Wie hatte ich den Club vermisst!

Einzig sehr gewöhnungsbedürftig für mich war das Sitzen. Der Ordner auf unserem Block wies mich aber (natürlich zurecht) hartnäckig zurecht. Als ich kaum zwei Minuten am Stück saß, ertönte lustigerweise „Steht auf, wenn ihr Clubfans seid“ und alle 6605 Zuschauer standen auf, ich natürlich auch. Aber die Ordner bewiesen Umsicht und danach setzten sich alle brav wieder auf ihren Hosenboden.

Auch in der Halbzeitpause ein entspanntes Bild: Schlange stehen an den Getränkeständen mit Maske und Abstand, Rauchen mit eineinhalb Meter Abstand zum nächsten, freie Toiletten, Desinfektionsmittel.

Und selbst beim Torjubel in der zweiten Hälfte habe ich nur disziplinierte Fans gesehen, die sich unbändig, aber coronakonform gefreut haben.

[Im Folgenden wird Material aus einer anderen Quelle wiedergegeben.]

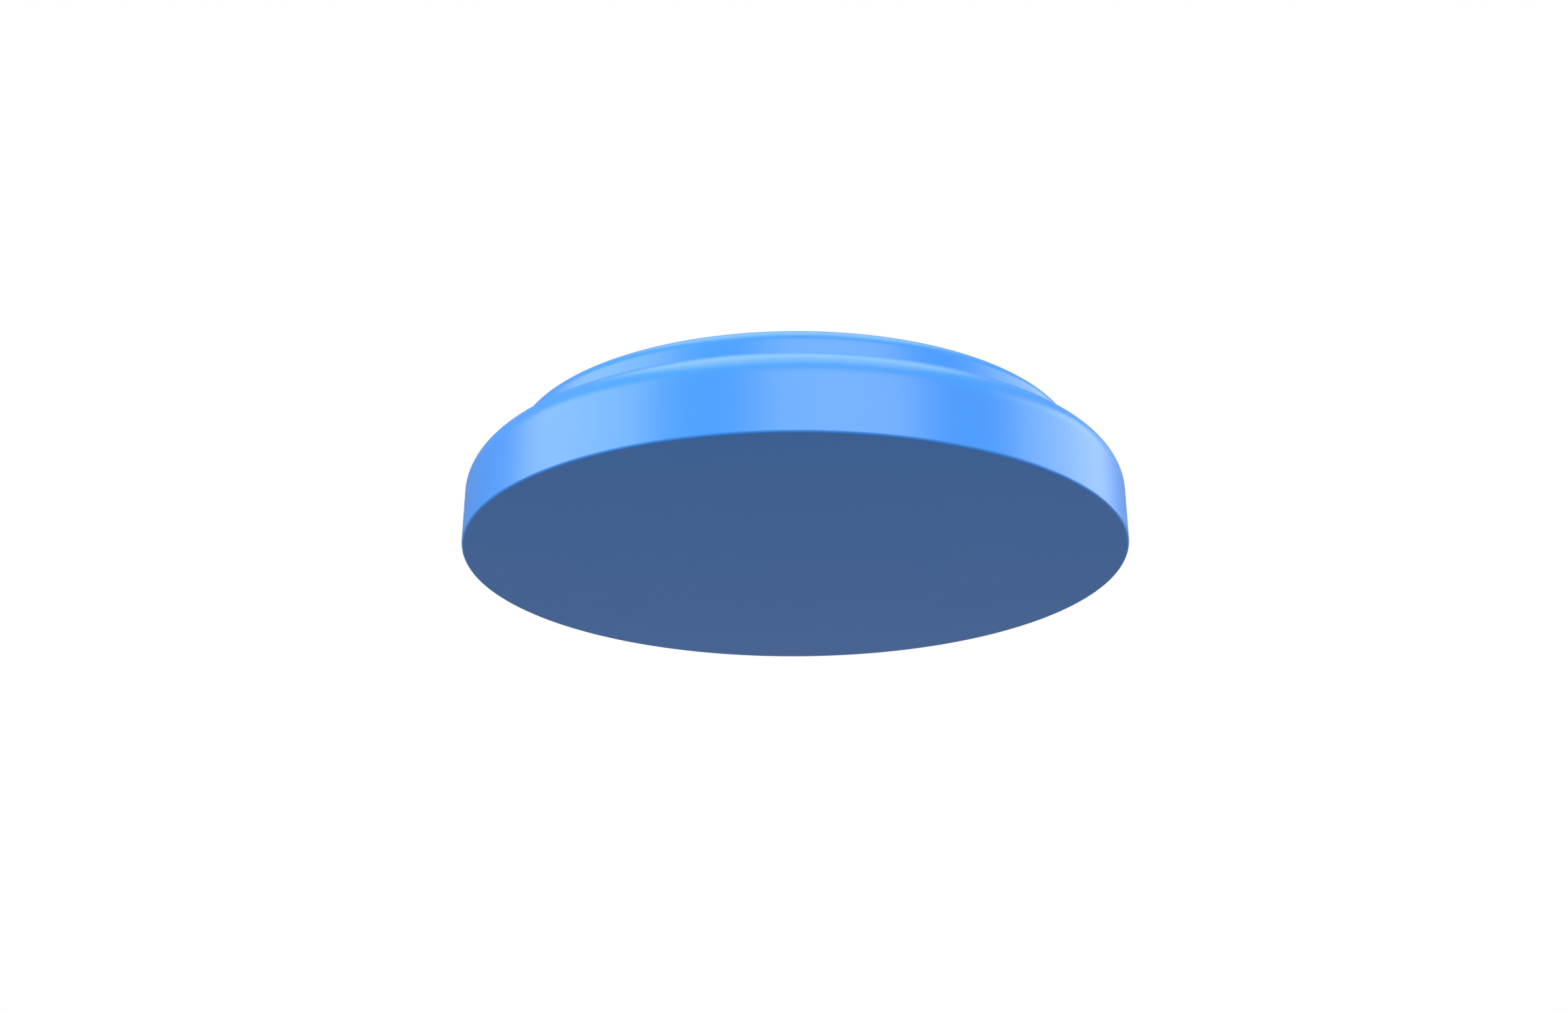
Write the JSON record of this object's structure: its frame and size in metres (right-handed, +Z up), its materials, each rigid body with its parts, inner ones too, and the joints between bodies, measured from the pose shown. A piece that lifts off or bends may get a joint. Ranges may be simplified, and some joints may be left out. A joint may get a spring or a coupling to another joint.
{
  "type": "transit token",
  "caption": "Round two-tier contactless fare token: welded plastic shells round an antenna board, with a steel weight in the middle.",
  "frame": {"origin": "centre of the flat underside, on the surface that the token lies on", "axes": "+Z up through the token's thickness, from the wide tier to the narrow tier; the board's tracks lie towards +X"},
  "size_m": [0.03, 0.03, 0.0055],
  "materials": {
    "shell_plastic": "satin",
    "adhesive": "satin",
    "laminate": "satin",
    "track_copper": "satin",
    "enamelled_wire": "gloss",
    "silicon": "gloss",
    "epoxy": "satin",
    "capacitor_ceramic": "satin",
    "tin": "satin",
    "solder": "gloss",
    "foam": "matte",
    "zinc_steel": "satin"
  },
  "bodies": {
    "root": {"base_shell": "shell_plastic", "top_cap": "shell_plastic", "adhesive_film": "adhesive", "inlay_board": "laminate", "inner_track": "track_copper", "outer_track": "track_copper", "antenna_coil": "enamelled_wire", "chip_die": "silicon", "chip_glob": "epoxy", "tuning_capacitor": "capacitor_ceramic", "capacitor_terminal_inner": "tin", "capacitor_terminal_outer": "tin", "solder_capacitor_inner": "solder", "solder_capacitor_outer": "solder", "solder_coil_start": "solder", "solder_coil_end": "solder", "foam_ring": "foam", "ballast_washer": "zinc_steel"}
  },
  "joints": []
}
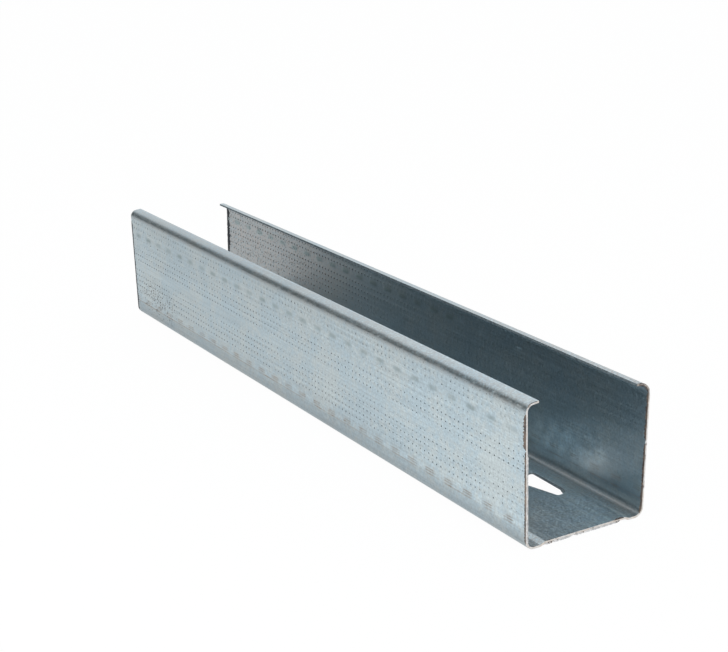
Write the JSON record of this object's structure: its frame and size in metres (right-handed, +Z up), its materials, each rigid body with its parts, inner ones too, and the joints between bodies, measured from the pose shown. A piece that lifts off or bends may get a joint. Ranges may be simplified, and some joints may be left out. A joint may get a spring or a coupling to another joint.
{
  "type": "lipped c-section stud",
  "caption": "Lipped C stud of thin galvanised steel sheet, with a raised panel along its web, a U-shaped service hole round a tapered tongue and dimpled flanges of unequal height.",
  "frame": {"origin": "under the middle of the web, halfway along, on the plane that the stud stands on", "axes": "+Z up out of the web, +Y along the length away from the end that the service hole is near, +X across the web towards the lower flange"},
  "size_m": [0.0506, 0.3, 0.0503],
  "materials": {
    "galvanised_steel": "matt hot-dip zinc with dimpled flanges and bare sawn ends"
  },
  "bodies": {
    "root": {"c_stud": "galvanised_steel"}
  },
  "joints": []
}
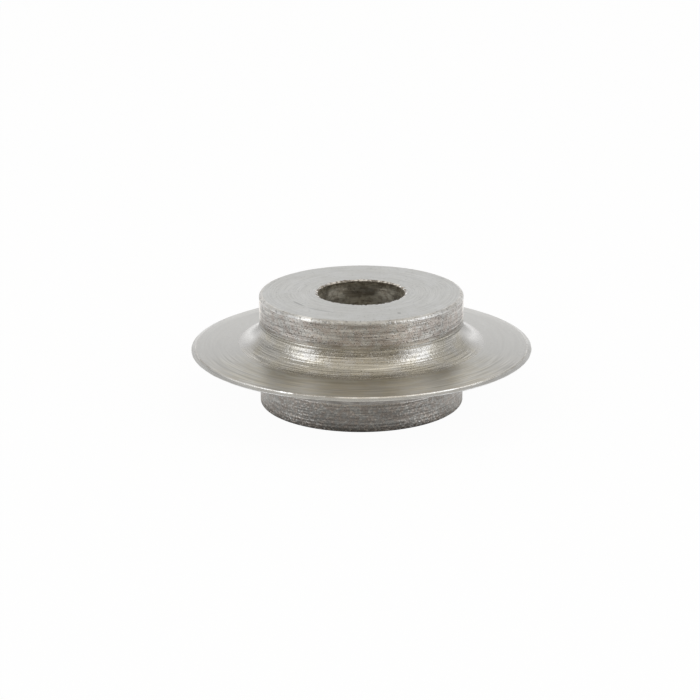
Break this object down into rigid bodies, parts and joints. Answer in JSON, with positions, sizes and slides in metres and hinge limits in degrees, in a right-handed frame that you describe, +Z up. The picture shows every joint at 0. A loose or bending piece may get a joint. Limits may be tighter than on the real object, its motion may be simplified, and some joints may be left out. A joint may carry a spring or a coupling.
{
  "type": "pipe cutter wheel",
  "caption": "Turned steel cutter wheel: a thin disc blade with a honed edge stands in the middle of a bored hub, with concave fillets at its root. It rolls on a pin to cut pipe.",
  "frame": {"origin": "on the bore's axis, in the cutting plane, midway between the hub faces", "axes": "+Z up along the bore's axis; the wheel lies on its lower hub face, and it is the same all round the axis and on both sides of the cutting plane"},
  "size_m": [0.0188, 0.0188, 0.0062],
  "materials": {
    "tool_steel": "bare hardened steel, turned collars and fillets with fine ring marks, ground hub faces and disc flanks"
  },
  "bodies": {
    "root": {"cutter_wheel": "tool_steel"}
  },
  "joints": []
}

Ich jedenfalls habe mich zu jeder Zeit Viren-sicher im und am Stadion gefühlt.

Die Belohnung: drei Punkte

Tja, und dann wird der Tag auch noch mit drei Punkten belohnt! Wie es der Zufall so will, gelang der letzte Heimsieg unseres Glorreichen mit Zuschauern vor 238 Tagen – gegen den SV Sandhausen!

Wie groß die Sehnsucht nach Live-Fußball, nach unserem Glubb war, wurde mir in der 86. Minute bewusst. Da rutschte mir der Satz raus, den ich sonst immer mindestens schon eine Stunde vor der Partie inbrünstig sage: „Wenn’s scho rum wär.“ Auch wenn der Club insbesondere in der zweiten Halbzeit überlegen war – diese Restangst vor einem späten Ausgleich beim Stande von 1:0 für die Rot-Schwarzen steckt wohl in jedem Glubberer …

Aber wie wir alle wissen, ist der Club immer für Überraschungen gut, seien sie nun positiv oder negativ. Diesmal eindeutig positiv. Das Stadion habe ich mit einem richtig guten Gefühl verlassen. Und voller Vorfreude auf das nächste Match. Die Mannschaft hat gekämpft, wollte siegen, ist gelaufen, hat kombiniert und sich viele Chancen herausgespielt. Luft nach oben ist freilich immer noch – aber lange nicht mehr so viel wie in der vergangenen Saison!